The ship was cleared by dinner time and that was when the announcement was made. It was too late for most people to go ashore for dinner, but there were plenty headed ashore after dinner. There is a casino in Ushuaia that does not open before 3pm. I don’t remember that being here in 2008. It snowed in Ushuaia while we were gone! We stayed in and finished our packing for suitcases in the hall after 10pm.

Luggage must be out by 4:30am at the latest. Breakfast tomorrow is at 6am. Pick up passports at 7:45am. Cabins vacated by 8am. No room service is available on disembarkation morning. Our disembarkation will be by 3 groups and they will happen as announced.

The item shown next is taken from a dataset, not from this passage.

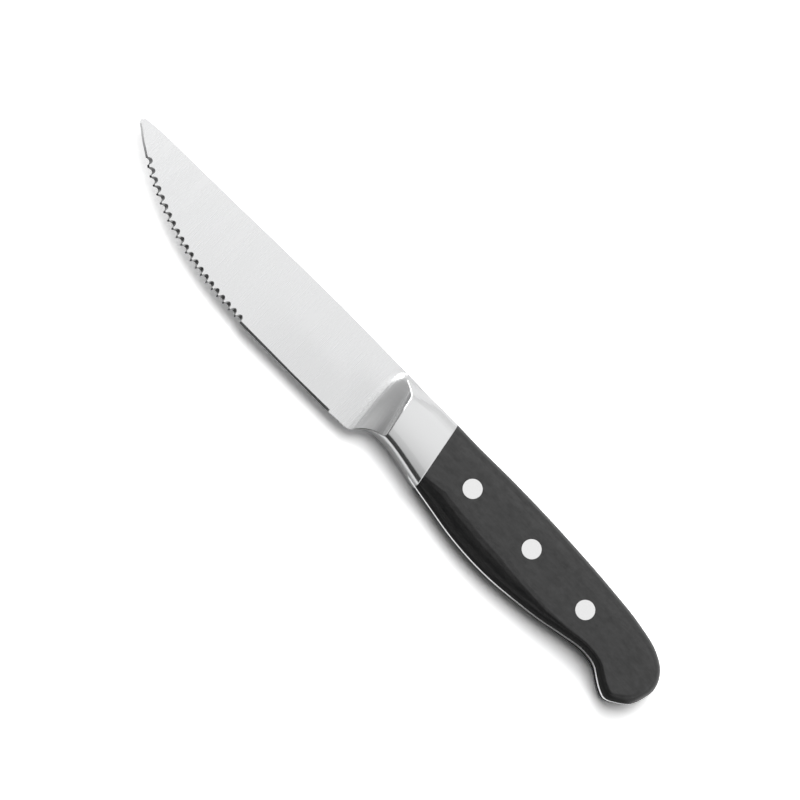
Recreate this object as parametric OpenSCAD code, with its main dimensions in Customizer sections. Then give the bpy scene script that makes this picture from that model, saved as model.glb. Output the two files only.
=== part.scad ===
// Forged steak knife with a full tang, a serrated blade and two riveted scales.
// It lies on its side: tip toward -X, butt toward +X, spine toward +Y, cutting edge toward -Y.
// The blank, the scales and the rivets are drawn in a frame of their own, with X measured from
// the tip, Y measured down from the highest point of the spine, and Z from the middle of the
// blade's thickness. placed() then sets them down with the middle of the footprint at zero.

/* [Blade] */
// Length of the blade, from the tip to the heel
blade_l = 114.3; // [105:0.1:122]
// Width of the blade, from the spine to the plain edge
blade_w = 26.8; // [24.5:0.1:28.5]
// Thickness of the spine where it meets the bolster
spine_t = 2.2; // [1.9:0.1:2.6]
// Thickness of the spine at the tip
tip_t = 1.6; // [1.3:0.1:1.8]
// Thickness behind the bevel of the plain edge
edge_t = 0.9; // [0.8:0.05:1.2]
// Width of the bevel along the cutting edge
bevel_w = 0.8; // [0.5:0.1:1.1]
// Thickness left at the cutting edge itself
edge_land = 0.1; // [0.05:0.05:0.2]

/* [Serrations] */
// Number of scallops in the row
scallop_n = 21; // [18:1:23]
// Length of the row, which ends where the plain edge starts
row_l = 58.1; // [50:0.1:59]
// Depth of a scallop in the outline of the blade
scallop_d = 1.2; // [0.8:0.1:1.5]
// Width of the ground facet in a scallop, seen from the upper face
facet_w = 0.95; // [0.6:0.05:1.2]
// Width of the tooth left between two scallops
tooth_w = 0.26; // [0.15:0.01:0.6]

/* [Bolster] */
// Length of the bolster along the spine, from the heel to the scales
bolster_l = 23.7; // [21:0.1:27]
// Depth of the bolster at its waist, below the highest point of the spine
bolster_d = 21.2; // [19.5:0.1:22.5]
// Radius of the scoop that thins the bolster down to the blade, where it is widest, at the waist
scoop_r = 19; // [16:0.5:22]
// Slant of the scoop and of the seam between bolster and scales, in degrees
slant = 10.4; // [6:0.2:13]

/* [Handle] */
// Length of the handle along the spine, from the bolster to the butt
handle_l = 102; // [92:0.5:112]
// Depth of the handle, from the highest point of the spine to the beak
handle_d = 29.2; // [27:0.1:31]
// Thickness of the handle and the bolster, face to face
handle_t = 13; // [11:0.5:15]
// Thickness of the tang between the scales
tang_t = 2.4; // [2:0.1:3]
// How far the rounding reaches into the face of a scale, where it is widest, on the belly
round_w = 8.8; // [6.5:0.1:9.5]

/* [Rivets] */
// Diameter of a rivet's head
head_d = 6.35; // [5.5:0.05:8]
// Thickness of a rivet's head, which is the depth of its counterbore
head_h = 1.6; // [1.2:0.1:2.4]
// Outer diameter of the rivet's hollow half
barrel_d = 4.2; // [3.8:0.1:5]
// Diameter of the rivet's solid half, and of the bore that it is pressed into
post_d = 2.8; // [2.2:0.1:3.2]
// Clearance around the rivet in the scales and the tang
rivet_gap = 0.05; // [0.02:0.01:0.2]

/* [Hidden] */
$fn = 64;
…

We are to have a guided bus tour of the Tierra del Fuego National Park that ends at the Ushuaia Airport. Our flight AR1892 departs at 1:33pm. We arrive in EZE at 4:53pm, transfer to the international terminal and get back our left luggage. Our overnight flight home leaves at 9:33pm. This time we really don't expect to return to Usuhaia!

Photos

Saturday, February 25, 2012

Sunrise 4:13 Sunset 22:32. Morning 2°\35.6F. Afternoon 2°\35.6F  Partly cloudy

Smooth seas/gentle rolling swells from the north and west

Well, this is it, easy restful days and nights to prepare for the long endurance haul of airports and flights to get back home.

We and the Captain slept in. He said he threw a party for the naturalist staff since this is the end of their season and they go home with us when we leave. Evidently there was some heavy drinking and people were a little slow to get back to business. We had a good and fairly quiet breakfast. Clay tried to stay awake through a morning lecture, no luck. I watched Burlesque on the movie channel and then took my nap while Clay watched The Dilemma. We had already seen both. The only movies they are showing that we haven't seen are probably scary and that is why. I will post the list in case people are interested.

The Help
The Adjustment Bureau
The Blind Side
Eat Pray Love
The Lovely Bones
Rango
It's Complicated
Burlesque
Fast Five
Couples Retreat
Last Chance Harvey
The Dilemma
Captain America
The Tourist
Shutter Island

Just back from lunch. We had to go up to deck 6 because there was literally nothing today for me to eat in the main deck 2 restaurant. Everything came from the sea! They always have hamburgers on the pool deck and you can eat inside. There is still a hard place for me to get past between decks 5 and 6, but I paused just below the landing and waited it out and then made it on up. We are rocking back and forth, but it is a gentle and fairly regular rocking, so it is tolerable.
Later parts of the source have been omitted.